Rick – appreciate the love, as always. I’m still struggling to figure out how they cast Hannah, as well as a lot of other players in recent seasons, because they really don’t seem that good at playing, or that interesting, or that…capable…of dealing with the realities of being on TV. Hannah? Seriously? Lucy? Seriously? Will? Dan Foley? Michaela? Leif? The list goes on and on…
It’ll be interesting to see how the rest of the season plays out. As a fan, I like to see good players winning, but I also like to see interesting Final Tribals go down.
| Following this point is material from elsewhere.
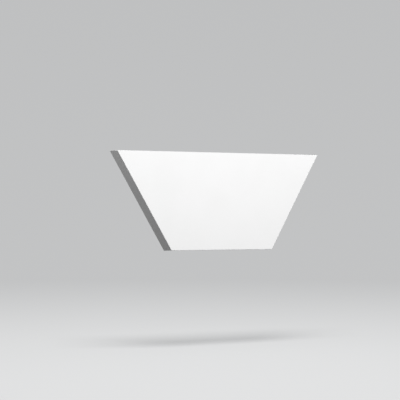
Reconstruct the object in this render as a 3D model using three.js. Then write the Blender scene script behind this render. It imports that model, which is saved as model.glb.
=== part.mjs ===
// A smooth wall panel in the shape of half a regular hexagon, long base up, with a front face that
// slopes away from its left leg. Millimetres. The panel is held by its flat back, which lies in the
// plane y = 0. The front faces -Y, +X runs along the long base and +Z is up. The origin is the
// middle of the back.

import * as THREE from "three";

// Driving dimensions
const SIDE = 172.5; // each leg and the short base; the long base is twice as long
const THICK_EDGE = 30; // thickness all along the left leg
const THIN_CORNER = 9; // thickness at the long base's right end, the corner farthest from that leg
const DRAFT_DEGREES = 2; // lean of each side wall towards the middle, so that it leaves its mould
const FRONT_RADIUS = 0.5; // rounding between a side wall and the front face
const CORNER_RADIUS = 0.6; // rounding of the edge between two side walls
const ROUNDING_STEPS = 4; // facets across each rounding

// Paint
const PAINT_WHITE = "#f4f4f1";
const PAINT_ROUGHNESS = 0.6;

// The panel is worked out lying on its back: x and y run over the back, z is the thickness.
const HEIGHT = SIDE * Math.sin(Math.PI / 3);
const DRAFT = Math.tan(THREE.MathUtils.degToRad(DRAFT_DEGREES));

// The outline's corners, anticlockwise from the top of the left leg. A side wall runs from each
// corner to the next one.
const LEG_TOP = new THREE.Vector2(-SIDE, HEIGHT / 2);
const LEG_FOOT = new THREE.Vector2(-SIDE / 2, -HEIGHT / 2);
const RIGHT_FOOT = new THREE.Vector2(SIDE / 2, -HEIGHT / 2);
const FAR_CORNER = new THREE.Vector2(SIDE, HEIGHT / 2);
const CORNERS = [LEG_TOP, LEG_FOOT, RIGHT_FOOT, FAR_CORNER];

// The direction that the wall from one corner to the next faces, away from the middle.
function wallFacing(corner, nextCorner) {
  const along = nextCorner.clone().sub(corner).normalize();
  return new THREE.Vector2(along.y, -along.x);
}

const LEG_FACING = wallFacing(LEG_TOP, LEG_FOOT);

// How far a point lies from the left leg, towards the far corner.
function fromLeftLeg(point) {
  return LEG_TOP.clone().sub(point).dot(LEG_FACING);
}

const SLOPE = (THICK_EDGE - THIN_CORNER) / fromLeftLeg(FAR_CORNER);

// The front face's height over a point of the back. The face is one plane.
function frontHeight(point) {
  return THICK_EDGE - SLOPE * fromLeftLeg(point);
}

// One upright line of the surface at a corner. `before` and `after` are the directions that the
// walls on either side of it face, and `turn` goes from 0, at the end of the wall before the corner,
// to 1, at the start of the wall after it. The line climbs the drafted wall from the back and then
// bends over the rounding onto the front face.
function surfaceLine(corner, before, after, turn) {
  const swing = turn * Math.acos(before.dot(after));
  const outward = before.clone().rotateAround(new THREE.Vector2(), swing);

  // Moving the corner by `inward` moves both of its walls 1 mm towards the middle.
  const inward = before.clone().add(after).divideScalar(-1 - before.dot(after));
  const middle = corner.clone().addScaledVector(inward, CORNER_RADIUS);
  const foot = middle.clone().addScaledVector(outward, CORNER_RADIUS);

  // The wall's lean at its top, where it meets the rounding, depends on the height there, which
  // itself drops or rises with the lean because the front slopes.
  const rise = frontHeight(foot.clone().add(inward)) - frontHeight(foot);
  const wallTop = (frontHeight(foot) - FRONT_RADIUS) / (1 - DRAFT * rise);
  middle.addScaledVector(inward, DRAFT * wallTop);

  const line = [new THREE.Vector3(foot.x, foot.y, 0)];
  for (let step = 0; step <= ROUNDING_STEPS; step += 1) {
    const bend = (step / ROUNDING_STEPS) * (Math.PI / 2);
    const reach = CORNER_RADIUS - FRONT_RADIUS * (1 - Math.cos(bend));
    const point = middle.clone().addScaledVector(outward, reach);
    const height = frontHeight(point) - FRONT_RADIUS * (1 - Math.sin(bend));
    line.push(new THREE.Vector3(point.x, point.y, height));
  }
  return line;
}

// The closed body: the surface lines stand side by side round the outline, each joined to the next
// one by a strip, and a flat cap closes the back and the front.
function panelGeometry() {
  const lines = [];
  CORNERS.forEach((corner, i) => {
    const before = wallFacing(CORNERS.at(i - 1), corner);
    const after = wallFacing(corner, CORNERS[(i + 1) % CORNERS.length]);
    for (let step = 0; step <= ROUNDING_STEPS; step += 1) {
      lines.push(surfaceLine(corner, before, after, step / ROUNDING_STEPS));
    }
  });

  const levels = lines[0].length;
  const index = [];
  const at = (line, level) => (line % lines.length) * levels + level;
  for (let line = 0; line < lines.length; line += 1) {
    for (let level = 0; level < levels - 1; level += 1) {
      const low = at(line, level);
      const lowNext = at(line + 1, level);
      const high = at(line, level + 1);
      const highNext = at(line + 1, level + 1);
      index.push(low, lowNext, highNext, low, highNext, high);
    }
  }

  const outline = lines.map(([foot]) => new THREE.Vector2(foot.x, foot.y));
  for (const [a, b, c] of THREE.ShapeUtils.triangulateShape(outline, [])) {
    index.push(at(a, 0), at(c, 0), at(b, 0));
    index.push(at(a, levels - 1), at(b, levels - 1), at(c, levels - 1));
  }

  const geometry = new THREE.BufferGeometry().setFromPoints(lines.flat());
  geometry.setIndex(index);
  geometry.computeVertexNormals();
  return geometry;
}

function trapezoidPanel() {
  const paint = new THREE.MeshStandardMaterial({
    color: PAINT_WHITE,
    roughness: PAINT_ROUGHNESS,
    metalness: 0,
    flatShading: true,
  });
  const panel = new THREE.Mesh(panelGeometry(), paint);
  panel.name = "trapezoid_panel";
  return panel;
}

// Stands the panel up: its own y turns up and its thickness turns to -Y.
const wallPanel = new THREE.Group();
wallPanel.rotation.x = Math.PI / 2;
wallPanel.add(trapezoidPanel());

export default wallPanel;
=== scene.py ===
"""A half-hexagon wall panel, moulded in rigid foam and primed white, in a plain pale studio.

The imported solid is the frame: the moulding is cut to that solid's own faces, so it has the same
form, and gets fine rounded edges, its primer and the raw foam of its back. Everything is in
metres, with +Z up, the back in the plane y = 0 and the front facing -Y.
"""

import logging
import math
from collections.abc import Callable
from dataclasses import dataclass
from enum import Enum

import bmesh
import bpy
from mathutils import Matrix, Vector


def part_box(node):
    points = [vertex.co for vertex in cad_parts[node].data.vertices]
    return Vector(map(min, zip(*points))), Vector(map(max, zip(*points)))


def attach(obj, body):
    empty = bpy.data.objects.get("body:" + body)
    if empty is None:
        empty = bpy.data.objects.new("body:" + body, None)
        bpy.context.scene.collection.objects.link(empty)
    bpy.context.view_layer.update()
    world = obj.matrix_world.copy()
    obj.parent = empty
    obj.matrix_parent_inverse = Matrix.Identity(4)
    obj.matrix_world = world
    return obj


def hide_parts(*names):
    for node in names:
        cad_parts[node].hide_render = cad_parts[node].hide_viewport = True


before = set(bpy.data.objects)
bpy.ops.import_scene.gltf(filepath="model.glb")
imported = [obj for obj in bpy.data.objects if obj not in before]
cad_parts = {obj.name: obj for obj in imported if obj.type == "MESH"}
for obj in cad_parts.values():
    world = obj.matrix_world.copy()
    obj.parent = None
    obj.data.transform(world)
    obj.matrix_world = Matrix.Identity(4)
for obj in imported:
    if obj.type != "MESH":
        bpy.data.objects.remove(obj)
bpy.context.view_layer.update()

log = logging.getLogger("wall_panel")

MM = 0.001
CAD_NODE = "trapezoid_panel"
BODY = "root"
SMOOTH_ANGLE = math.radians(40)
UP = Vector((0.0, 0.0, 1.0))
LEVEL_WITHIN = math.radians(1)
HEXAGON_TURN = math.radians(60)
Colour = tuple[float, float, float, float]
WHITE: Colour = (1.0, 1.0, 1.0, 1.0)
MeshElement = bmesh.types.BMFace | bmesh.types.BMEdge


class MeshPart(Enum):
    """What is selected on a mesh in edit mode."""

    FACES = "FACE"
    EDGES = "EDGE"


def select(
    piece: bpy.types.Object, kind: MeshPart, wanted: Callable[[MeshElement], bool]
) -> None:
    """Selects only the wanted faces or edges of a mesh in edit mode.

    Args:
        piece: The mesh's object.
        kind: Whether faces or edges are selected.
        wanted: Says whether a face or an edge is wanted.
    """
    bpy.ops.mesh.select_mode(type=kind.value)
    bpy.ops.mesh.select_all(action="DESELECT")
    mesh = bmesh.from_edit_mesh(piece.data)
    for part in mesh.faces if kind is MeshPart.FACES else mesh.edges:
        if wanted(part):
            part.select_set(True)
    bmesh.update_edit_mesh(piece.data)


def order_faces(piece: bpy.types.Object) -> None:
    """Makes all the faces of a mesh in edit mode again, in the order of their points.

    A bevel leaves them in an order that changes from run to run. In this one the mesh comes out
    the same each time, down to the triangles that its flat faces are cut into.

    Args:
        piece: The mesh's object.
    """
    mesh = bmesh.from_edit_mesh(piece.data)
    mesh.verts.index_update()
    rings = []
    for face in mesh.faces:
        ring = list(face.verts)
        first = min(range(len(ring)), key=lambda corner: ring[corner].index)
        rings.append(ring[first:] + ring[:first])
    rings.sort(key=lambda ring: [point.index for point in ring])
    bmesh.ops.delete(mesh, geom=mesh.faces[:], context="FACES_ONLY")
    for ring in rings:
        mesh.faces.new(ring)
    mesh.normal_update()
    bmesh.update_edit_mesh(piece.data)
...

I think the last 2 seasons have been disappointing FT, let’s hope that changes.
I think every negative aspect of Millennial-dom is coming to fruition this season. Even when Jay called Taylor a “regular dumb surfer.” Not only did Taylor not stand up to him, or defend himself properly, but Jay could have said, “I was talking about myself and not you.” But Millennials are so milquetoast when it comes to drama. No one wants to offend anyone.
As much as I hate on Trump, there’s one thing I don’t mind hearing from him. We are getting too PC, sometimes you gotta call a spade a spade (that’s a literary reference, btw, not a racial, in case some people out there are too stupid to know where it came from) and not have to tiptoe through everyone else’s emotional scars. Time to put on your big girl panties, America, cuz things may get ugly here soon.
Happy Thanksgiving, Rick. I truly hope you eat and drink too much… And I appreciate your appeal for more comments. I’m scratching my head sometimes… Later!